Amusement and science park in Denmark

Universe (formerly Danfoss Universe) is a Danish amusement and science park on the island of Als southeast of Jutland. The park's vision is to create amazement around natural science, technology and entrepreneurship. Visitors learn about science through activities, experiences, and acquire knowledge about the world in which it occurs. Universe is noticeably different from other Danish amusement parks in the fact that learning is the linchpin for all the rides, experiences and amusements. The park motto is "The attraction park, where fun is a science".

In 2017 new attractions are a number of virtual reality experiences, SkyTrail climbing tower, electric cars, 5D simulator, astronomy dome and a Chinese garden.

A new feature in 2014 is the outdoor Pixelineland, where you can meet the popular Danish children's games character Pixeline. Here you explore the city, Pixelineland (En:Country of Pixeline)), which offers interactive games with Pixeline's friends, as well as a large playground. Also new in 2014 is the park's Science Circus, where you can experience a good mix of fire, explosions and liquid nitrogen. In addition you can ride Segways, lift a car using you hands, test yourself in the many experiments that are found in Explorama, dig excavations, experience the wild forces of nature in the Blue Cube and lots more. Besides the park, there is also a museum that shows how Danfoss founder Mads Clausen lived and invented Danfoss.

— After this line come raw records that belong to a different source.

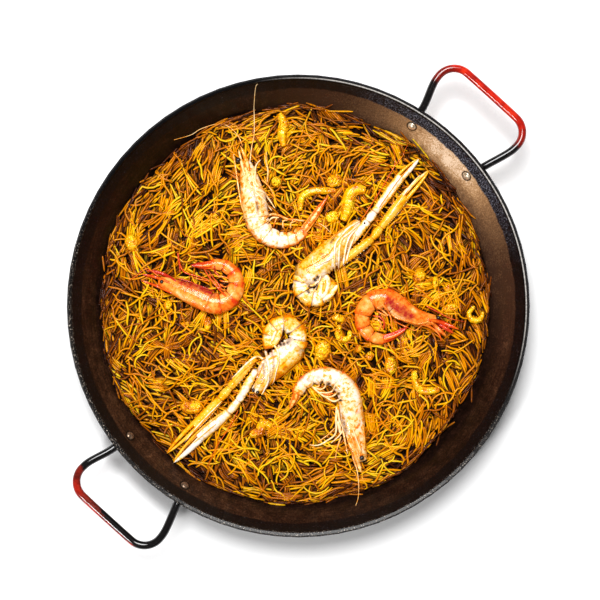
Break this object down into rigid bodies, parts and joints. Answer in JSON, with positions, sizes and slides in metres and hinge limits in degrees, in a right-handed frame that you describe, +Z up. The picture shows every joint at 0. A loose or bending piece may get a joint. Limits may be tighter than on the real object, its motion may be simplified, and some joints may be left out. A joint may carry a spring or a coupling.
{
  "type": "pan of fideua",
  "caption": "Wide two-handled steel pan filled with toasted short noodles, topped with curled prawns, langoustines and pieces of cuttlefish.",
  "frame": {"origin": "centre of the pan's flat base, on the surface that it stands on", "axes": "+X through the middle of both handles, +Z up out of the open pan"},
  "size_m": [0.5778, 0.4594, 0.0479],
  "materials": {
    "pan_steel": "seasoned dark brown sheet steel, blue-black towards the rim, satin and speckled",
    "handle_paint": "glossy red paint, worn to dark steel on the legs",
    "rivet_steel": "satin",
    "noodle": "toasted, moist, golden to brown",
    "prawn_pale": "cooked, pale with orange mottling, wet sheen",
    "prawn_red": "cooked, orange red with crimson patches, wet sheen",
    "langoustine": "cooked, cream and orange, satin",
    "cuttlefish": "yellow gold, oily"
  },
  "bodies": {
    "root": {"pan_body": "pan_steel", "handle_front": "handle_paint", "handle_back": "handle_paint", "rivet_front_left": "rivet_steel", "rivet_front_right": "rivet_steel", "rivet_back_left": "rivet_steel", "rivet_back_right": "rivet_steel", "noodles": "noodle", "prawn_pale_top": "prawn_pale", "prawn_pale_low": "prawn_pale", "prawn_red_left": "prawn_red", "prawn_red_right": "prawn_red", "langoustine_upper": "langoustine", "langoustine_lower": "langoustine", "cuttlefish_1": "cuttlefish", "cuttlefish_2": "cuttlefish", "cuttlefish_3": "cuttlefish", "cuttlefish_4": "cuttlefish", "cuttlefish_5": "cuttlefish", "cuttlefish_6": "cuttlefish", "cuttlefish_7": "cuttlefish", "cuttlefish_8": "cuttlefish", "cuttlefish_9": "cuttlefish", "cuttlefish_10": "cuttlefish", "cuttlefish_11": "cuttlefish", "cuttlefish_12": "cuttlefish", "cuttlefish_13": "cuttlefish", "cuttlefish_14": "cuttlefish", "cuttlefish_15": "cuttlefish", "cuttlefish_16": "cuttlefish", "squid_loop": "cuttlefish", "squid_strip": "cuttlefish", "squid_ring_1": "cuttlefish", "squid_ring_2": "cuttlefish", "tentacle_1": "cuttlefish", "tentacle_2": "cuttlefish", "tentacle_3": "cuttlefish"}
  },
  "joints": []
}
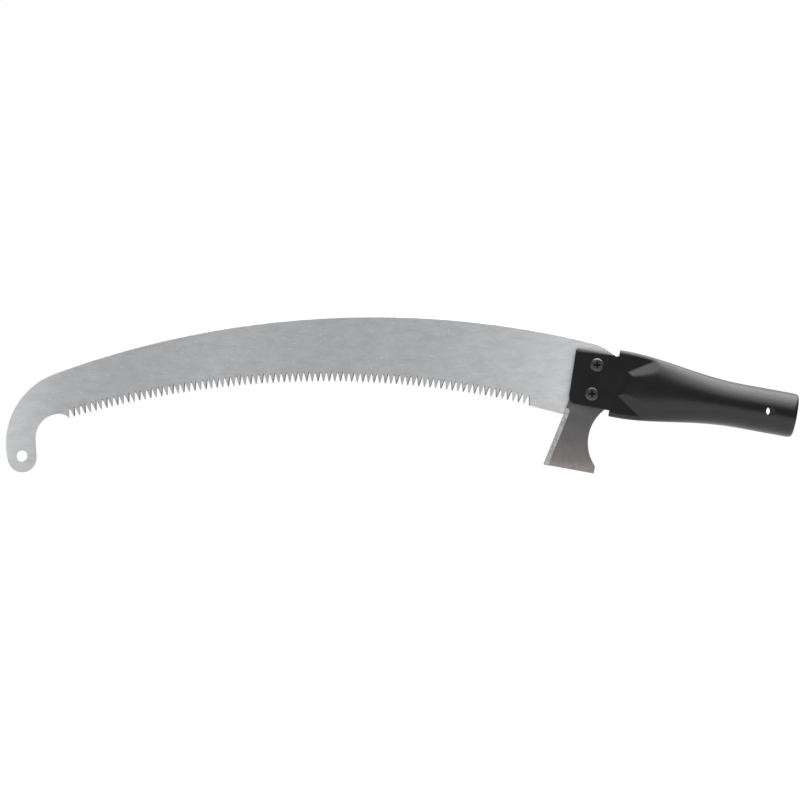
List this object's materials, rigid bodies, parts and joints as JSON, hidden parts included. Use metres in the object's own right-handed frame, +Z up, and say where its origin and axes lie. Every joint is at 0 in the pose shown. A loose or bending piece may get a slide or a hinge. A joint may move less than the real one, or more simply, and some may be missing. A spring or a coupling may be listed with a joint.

Charlotte Sahl-Madsen who went on to be the Danish Minister of Science, Technology and Development in 2010 was previously head of the theme park. She worked with the developmental psychologist Howard Gardner to build his theory of Multiple Intelligences into the Explorama at the park.

The initial opening of the park on May 5, 2005 was attended by Danish Crown Prince Frederik and Crown Princess Mary.